● Objective: Output the data exactly, with every line intact.

● Data lines:
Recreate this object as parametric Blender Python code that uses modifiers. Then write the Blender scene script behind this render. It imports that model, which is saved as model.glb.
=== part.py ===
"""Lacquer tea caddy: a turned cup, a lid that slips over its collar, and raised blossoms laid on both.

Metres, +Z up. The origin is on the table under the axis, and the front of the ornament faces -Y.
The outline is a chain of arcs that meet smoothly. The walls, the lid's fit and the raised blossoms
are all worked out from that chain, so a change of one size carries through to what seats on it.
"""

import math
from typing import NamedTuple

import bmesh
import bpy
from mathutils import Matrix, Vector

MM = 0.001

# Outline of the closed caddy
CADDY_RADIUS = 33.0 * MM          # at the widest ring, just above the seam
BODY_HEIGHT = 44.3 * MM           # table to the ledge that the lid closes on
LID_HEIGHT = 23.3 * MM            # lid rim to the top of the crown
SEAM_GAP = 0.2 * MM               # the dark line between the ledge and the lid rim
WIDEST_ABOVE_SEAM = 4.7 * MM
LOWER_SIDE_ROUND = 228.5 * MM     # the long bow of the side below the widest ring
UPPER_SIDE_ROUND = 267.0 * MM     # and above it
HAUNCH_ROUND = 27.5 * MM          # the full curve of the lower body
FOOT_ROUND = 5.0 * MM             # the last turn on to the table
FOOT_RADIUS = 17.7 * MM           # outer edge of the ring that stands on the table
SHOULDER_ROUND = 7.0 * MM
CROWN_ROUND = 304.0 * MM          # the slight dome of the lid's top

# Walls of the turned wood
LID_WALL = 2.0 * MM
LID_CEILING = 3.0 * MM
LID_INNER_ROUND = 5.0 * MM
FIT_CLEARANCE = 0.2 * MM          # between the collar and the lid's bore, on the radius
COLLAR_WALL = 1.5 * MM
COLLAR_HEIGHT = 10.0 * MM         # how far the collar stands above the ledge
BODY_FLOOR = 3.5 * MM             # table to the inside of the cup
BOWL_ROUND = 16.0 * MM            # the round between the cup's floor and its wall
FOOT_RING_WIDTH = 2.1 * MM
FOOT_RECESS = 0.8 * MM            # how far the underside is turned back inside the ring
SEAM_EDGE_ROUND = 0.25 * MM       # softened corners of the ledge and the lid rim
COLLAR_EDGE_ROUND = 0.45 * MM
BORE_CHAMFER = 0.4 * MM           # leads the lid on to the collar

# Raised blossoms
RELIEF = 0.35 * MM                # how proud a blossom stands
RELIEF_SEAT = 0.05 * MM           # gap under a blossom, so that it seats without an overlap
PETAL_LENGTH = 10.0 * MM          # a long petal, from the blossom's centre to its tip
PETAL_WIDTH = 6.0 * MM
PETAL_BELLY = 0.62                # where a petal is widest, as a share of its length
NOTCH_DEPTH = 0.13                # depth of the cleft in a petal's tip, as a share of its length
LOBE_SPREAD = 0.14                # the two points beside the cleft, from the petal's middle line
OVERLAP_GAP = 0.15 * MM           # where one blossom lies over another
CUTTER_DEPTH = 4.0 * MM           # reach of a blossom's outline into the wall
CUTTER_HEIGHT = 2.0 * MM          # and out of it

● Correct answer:
Recreate this object as parametric Blender Python code that uses modifiers. Then write the Blender scene script behind this render. It imports that model, which is saved as model.glb.
=== part.py ===
"""Lacquer tea caddy: a turned cup, a lid that slips over its collar, and raised blossoms laid on both.

Metres, +Z up. The origin is on the table under the axis, and the front of the ornament faces -Y.
The outline is a chain of arcs that meet smoothly. The walls, the lid's fit and the raised blossoms
are all worked out from that chain, so a change of one size carries through to what seats on it.
"""

import math
from typing import NamedTuple

import bmesh
import bpy
from mathutils import Matrix, Vector

MM = 0.001

# Outline of the closed caddy
CADDY_RADIUS = 33.0 * MM          # at the widest ring, just above the seam
BODY_HEIGHT = 44.3 * MM           # table to the ledge that the lid closes on
LID_HEIGHT = 23.3 * MM            # lid rim to the top of the crown
SEAM_GAP = 0.2 * MM               # the dark line between the ledge and the lid rim
WIDEST_ABOVE_SEAM = 4.7 * MM
LOWER_SIDE_ROUND = 228.5 * MM     # the long bow of the side below the widest ring
UPPER_SIDE_ROUND = 267.0 * MM     # and above it
HAUNCH_ROUND = 27.5 * MM          # the full curve of the lower body
FOOT_ROUND = 5.0 * MM             # the last turn on to the table
FOOT_RADIUS = 17.7 * MM           # outer edge of the ring that stands on the table
SHOULDER_ROUND = 7.0 * MM
CROWN_ROUND = 304.0 * MM          # the slight dome of the lid's top

# Walls of the turned wood
LID_WALL = 2.0 * MM
LID_CEILING = 3.0 * MM
LID_INNER_ROUND = 5.0 * MM
FIT_CLEARANCE = 0.2 * MM          # between the collar and the lid's bore, on the radius
COLLAR_WALL = 1.5 * MM
COLLAR_HEIGHT = 10.0 * MM         # how far the collar stands above the ledge
BODY_FLOOR = 3.5 * MM             # table to the inside of the cup
BOWL_ROUND = 16.0 * MM            # the round between the cup's floor and its wall
FOOT_RING_WIDTH = 2.1 * MM
FOOT_RECESS = 0.8 * MM            # how far the underside is turned back inside the ring
SEAM_EDGE_ROUND = 0.25 * MM       # softened corners of the ledge and the lid rim
COLLAR_EDGE_ROUND = 0.45 * MM
BORE_CHAMFER = 0.4 * MM           # leads the lid on to the collar

# Raised blossoms
RELIEF = 0.35 * MM                # how proud a blossom stands
RELIEF_SEAT = 0.05 * MM           # gap under a blossom, so that it seats without an overlap
PETAL_LENGTH = 10.0 * MM          # a long petal, from the blossom's centre to its tip
PETAL_WIDTH = 6.0 * MM
PETAL_BELLY = 0.62                # where a petal is widest, as a share of its length
NOTCH_DEPTH = 0.13                # depth of the cleft in a petal's tip, as a share of its length
LOBE_SPREAD = 0.14                # the two points beside the cleft, from the petal's middle line
OVERLAP_GAP = 0.15 * MM           # where one blossom lies over another
CUTTER_DEPTH = 4.0 * MM           # reach of a blossom's outline into the wall
CUTTER_HEIGHT = 2.0 * MM          # and out of it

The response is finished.